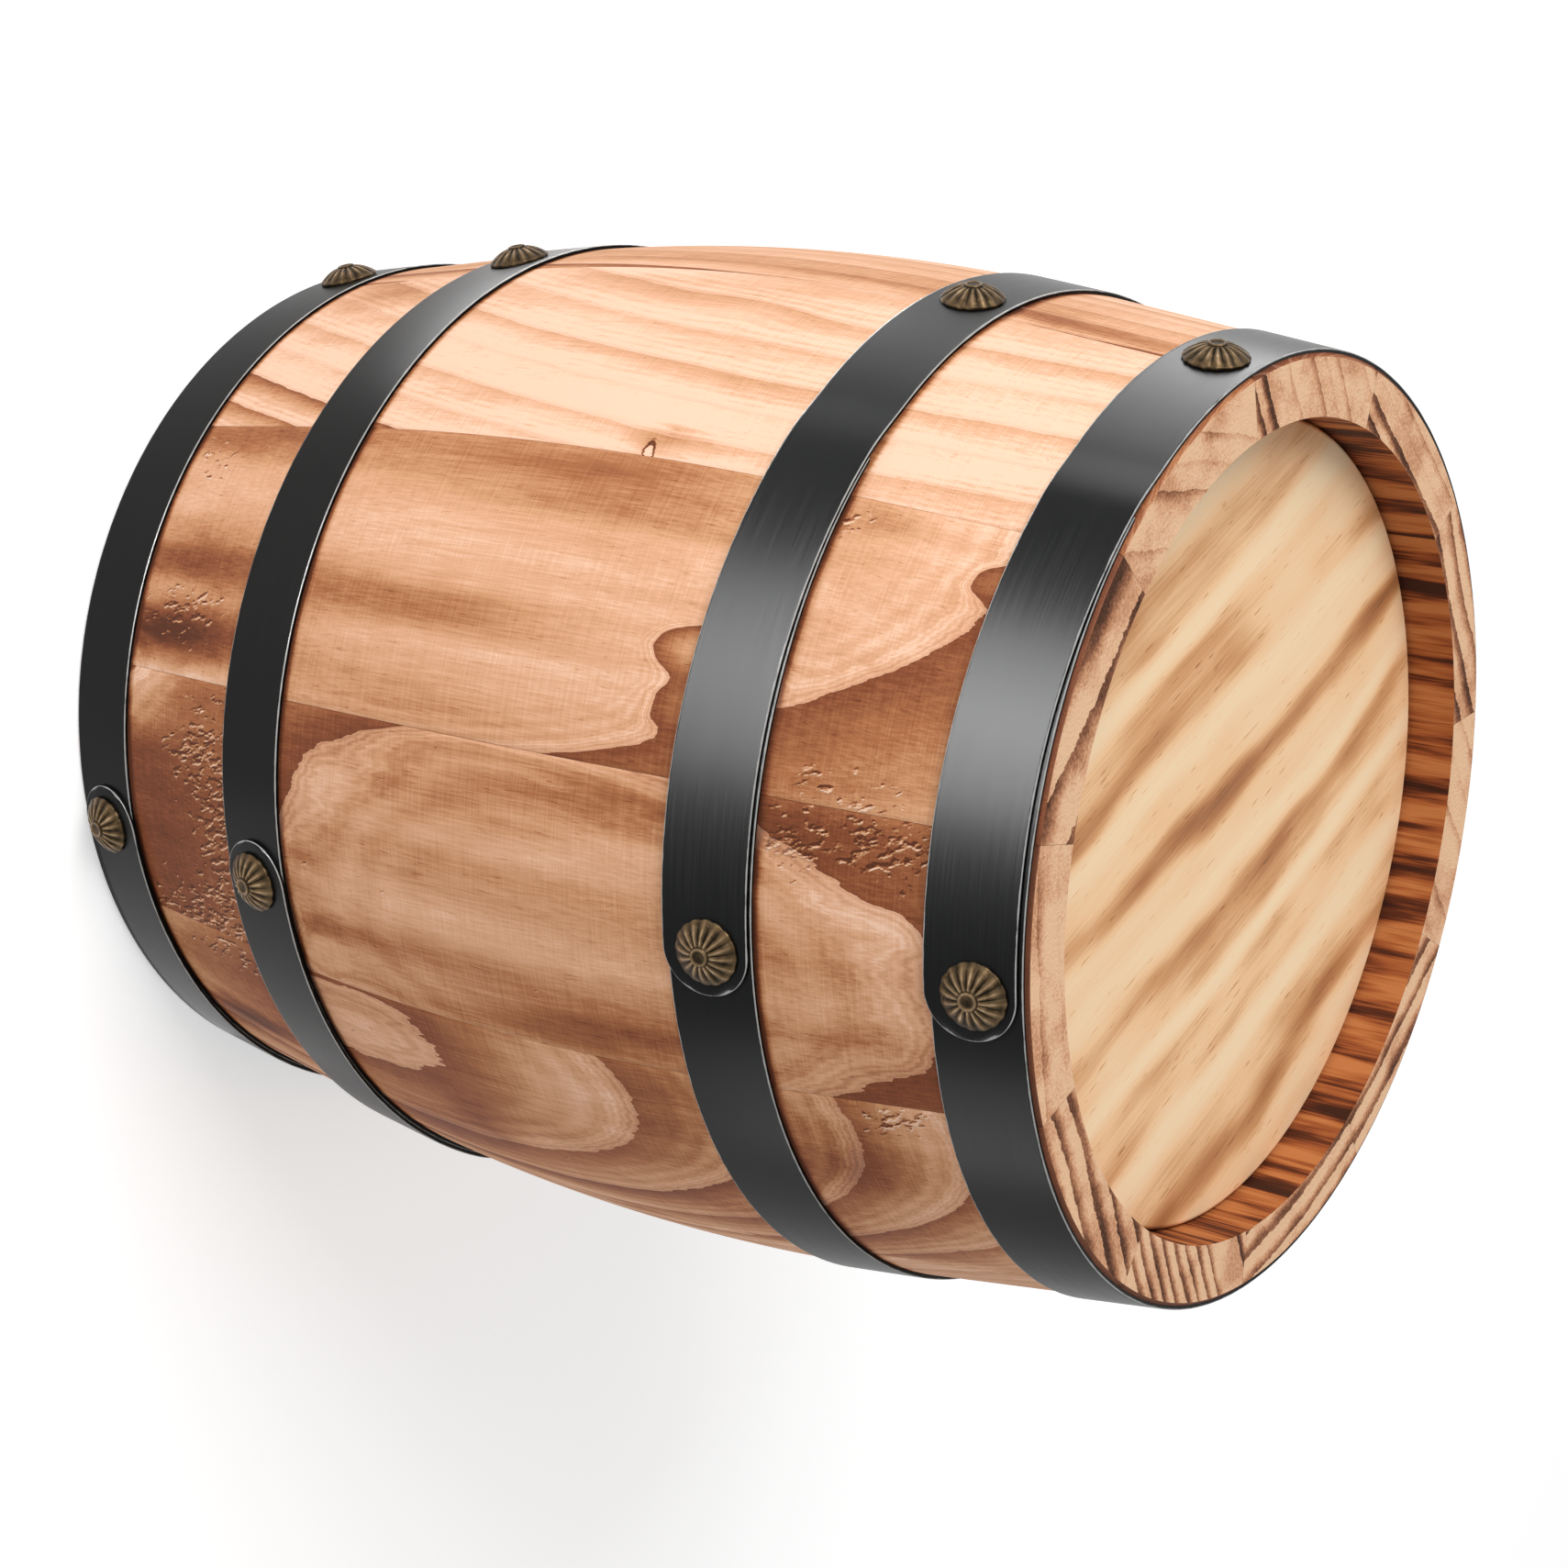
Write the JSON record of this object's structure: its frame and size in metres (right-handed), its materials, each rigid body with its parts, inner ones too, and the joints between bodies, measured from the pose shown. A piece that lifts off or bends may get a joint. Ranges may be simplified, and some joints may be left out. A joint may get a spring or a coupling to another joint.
{
  "type": "wooden firkin keg",
  "caption": "Small closed keg of torched pine staves with recessed board heads, black steel strap hoops and antique brass rosette nails.",
  "frame": {"origin": "on the keg's axis, at the height of the bottom end faces of the staves", "axes": "+Z along the keg's axis, out of the head that the picture shows; -Y through the lap nails of the top hoops; +X to the right of them"},
  "size_m": [0.2662, 0.2674, 0.3],
  "materials": {
    "torched_pine": "torched softwood, brushed and lightly sealed",
    "head_board": "lightly torched pale softwood, sanded",
    "hoop_steel": "satin black paint with bare edges",
    "nail_brass": "antique brass, dark in the flutes"
  },
  "bodies": {
    "root": {"stave_01": "torched_pine", "stave_02": "torched_pine", "stave_03": "torched_pine", "stave_04": "torched_pine", "stave_05": "torched_pine", "stave_06": "torched_pine", "stave_07": "torched_pine", "stave_08": "torched_pine", "stave_09": "torched_pine", "stave_10": "torched_pine", "stave_11": "torched_pine", "head_top": "head_board", "head_bottom": "head_board", "chime_hoop_top": "hoop_steel", "quarter_hoop_top": "hoop_steel", "quarter_hoop_bottom": "hoop_steel", "chime_hoop_bottom": "hoop_steel", "chime_nail_top_1": "nail_brass", "chime_nail_top_2": "nail_brass", "chime_nail_top_3": "nail_brass", "chime_nail_top_4": "nail_brass", "quarter_nail_top_1": "nail_brass", "quarter_nail_top_2": "nail_brass", "quarter_nail_top_3": "nail_brass", "quarter_nail_top_4": "nail_brass", "quarter_nail_bottom_1": "nail_brass", "quarter_nail_bottom_2": "nail_brass", "quarter_nail_bottom_3": "nail_brass", "quarter_nail_bottom_4": "nail_brass", "chime_nail_bottom_1": "nail_brass", "chime_nail_bottom_2": "nail_brass", "chime_nail_bottom_3": "nail_brass", "chime_nail_bottom_4": "nail_brass"}
  },
  "joints": []
}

────────────────────

**What the task requires:** Return the listing above in its exact form.

**Answer to this task:**
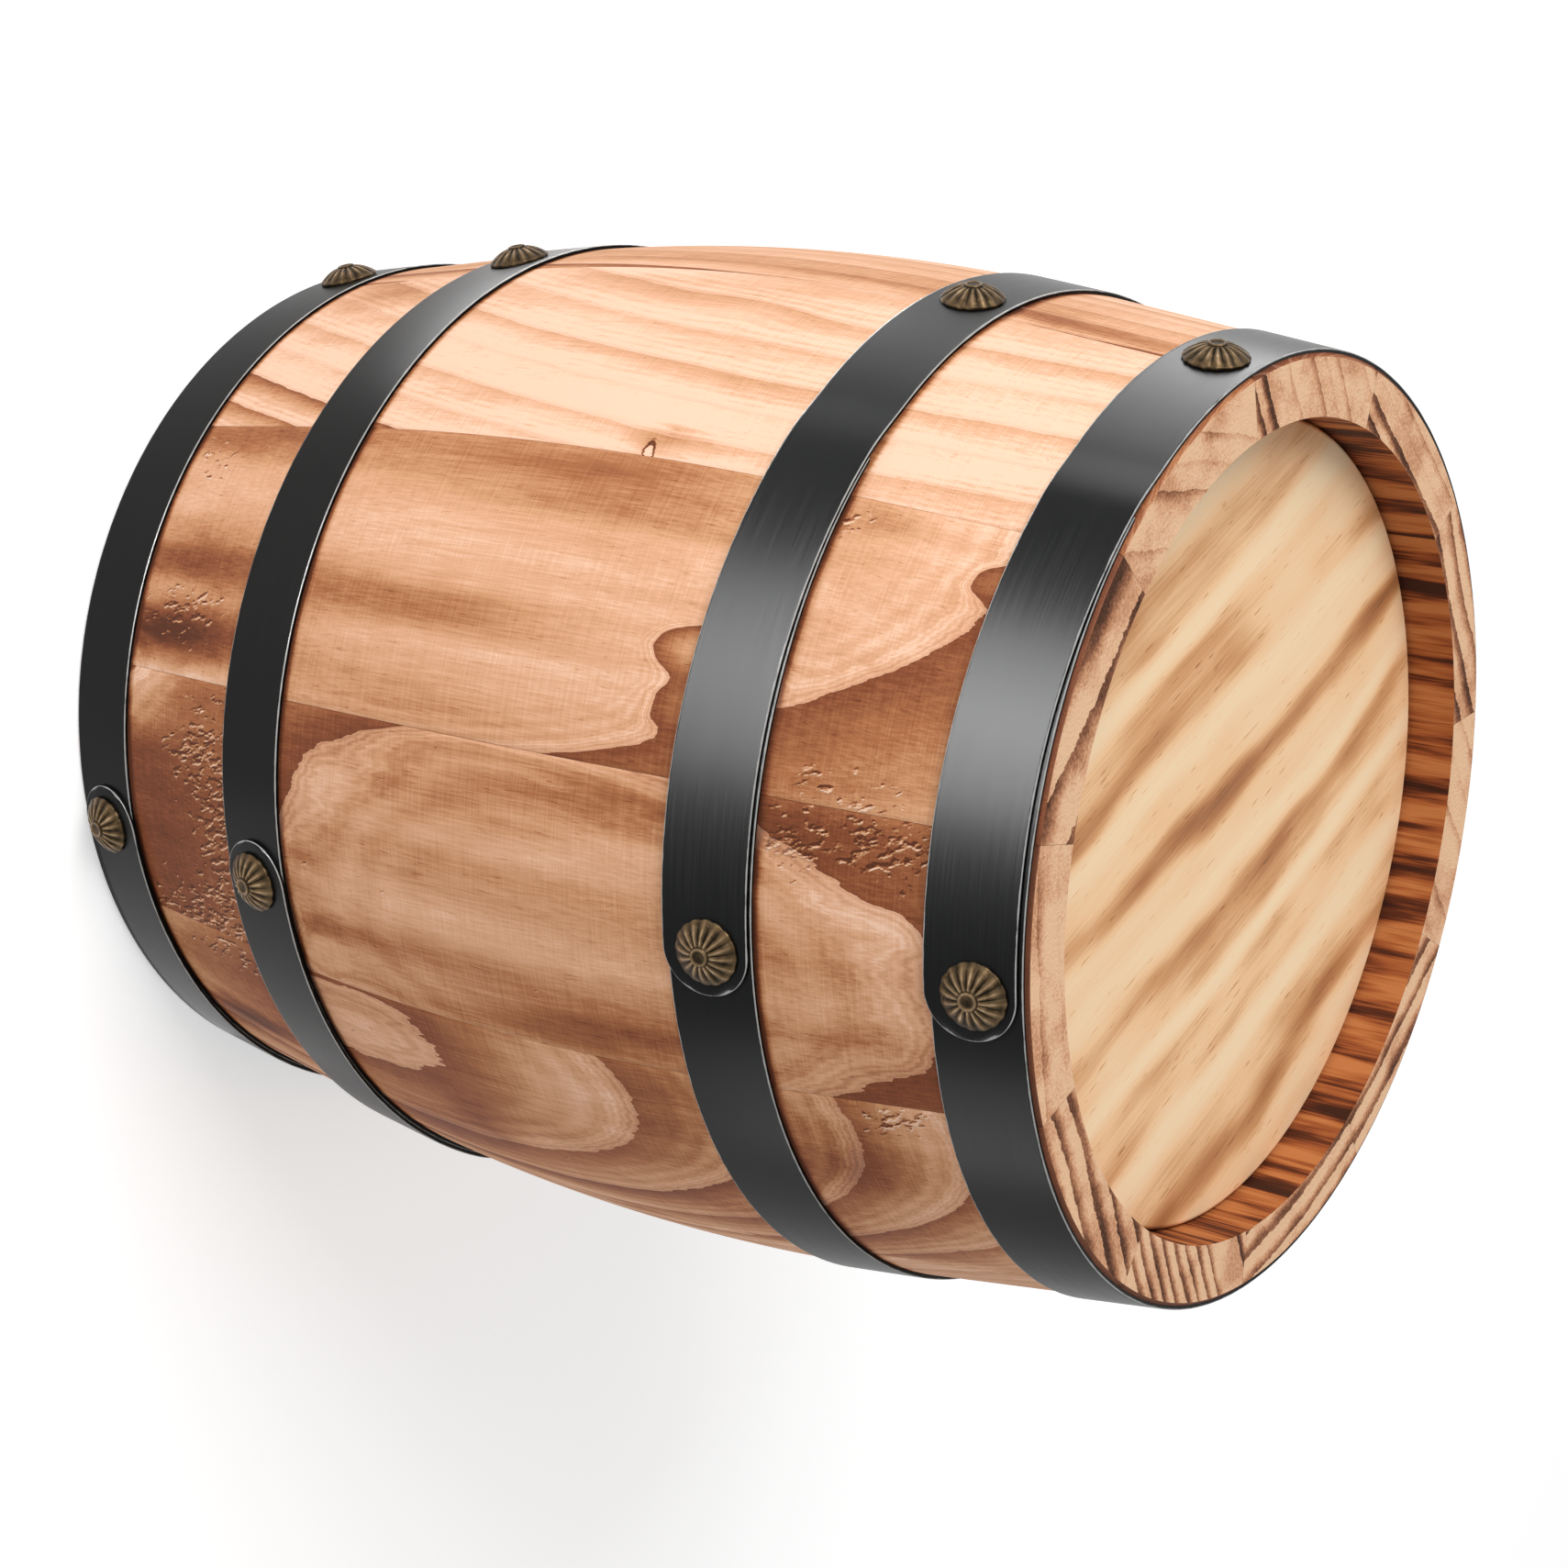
Write the JSON record of this object's structure: its frame and size in metres (right-handed), its materials, each rigid body with its parts, inner ones too, and the joints between bodies, measured from the pose shown. A piece that lifts off or bends may get a joint. Ranges may be simplified, and some joints may be left out. A joint may get a spring or a coupling to another joint.
{
  "type": "wooden firkin keg",
  "caption": "Small closed keg of torched pine staves with recessed board heads, black steel strap hoops and antique brass rosette nails.",
  "frame": {"origin": "on the keg's axis, at the height of the bottom end faces of the staves", "axes": "+Z along the keg's axis, out of the head that the picture shows; -Y through the lap nails of the top hoops; +X to the right of them"},
  "size_m": [0.2662, 0.2674, 0.3],
  "materials": {
    "torched_pine": "torched softwood, brushed and lightly sealed",
    "head_board": "lightly torched pale softwood, sanded",
    "hoop_steel": "satin black paint with bare edges",
    "nail_brass": "antique brass, dark in the flutes"
  },
  "bodies": {
    "root": {"stave_01": "torched_pine", "stave_02": "torched_pine", "stave_03": "torched_pine", "stave_04": "torched_pine", "stave_05": "torched_pine", "stave_06": "torched_pine", "stave_07": "torched_pine", "stave_08": "torched_pine", "stave_09": "torched_pine", "stave_10": "torched_pine", "stave_11": "torched_pine", "head_top": "head_board", "head_bottom": "head_board", "chime_hoop_top": "hoop_steel", "quarter_hoop_top": "hoop_steel", "quarter_hoop_bottom": "hoop_steel", "chime_hoop_bottom": "hoop_steel", "chime_nail_top_1": "nail_brass", "chime_nail_top_2": "nail_brass", "chime_nail_top_3": "nail_brass", "chime_nail_top_4": "nail_brass", "quarter_nail_top_1": "nail_brass", "quarter_nail_top_2": "nail_brass", "quarter_nail_top_3": "nail_brass", "quarter_nail_top_4": "nail_brass", "quarter_nail_bottom_1": "nail_brass", "quarter_nail_bottom_2": "nail_brass", "quarter_nail_bottom_3": "nail_brass", "quarter_nail_bottom_4": "nail_brass", "chime_nail_bottom_1": "nail_brass", "chime_nail_bottom_2": "nail_brass", "chime_nail_bottom_3": "nail_brass", "chime_nail_bottom_4": "nail_brass"}
  },
  "joints": []
}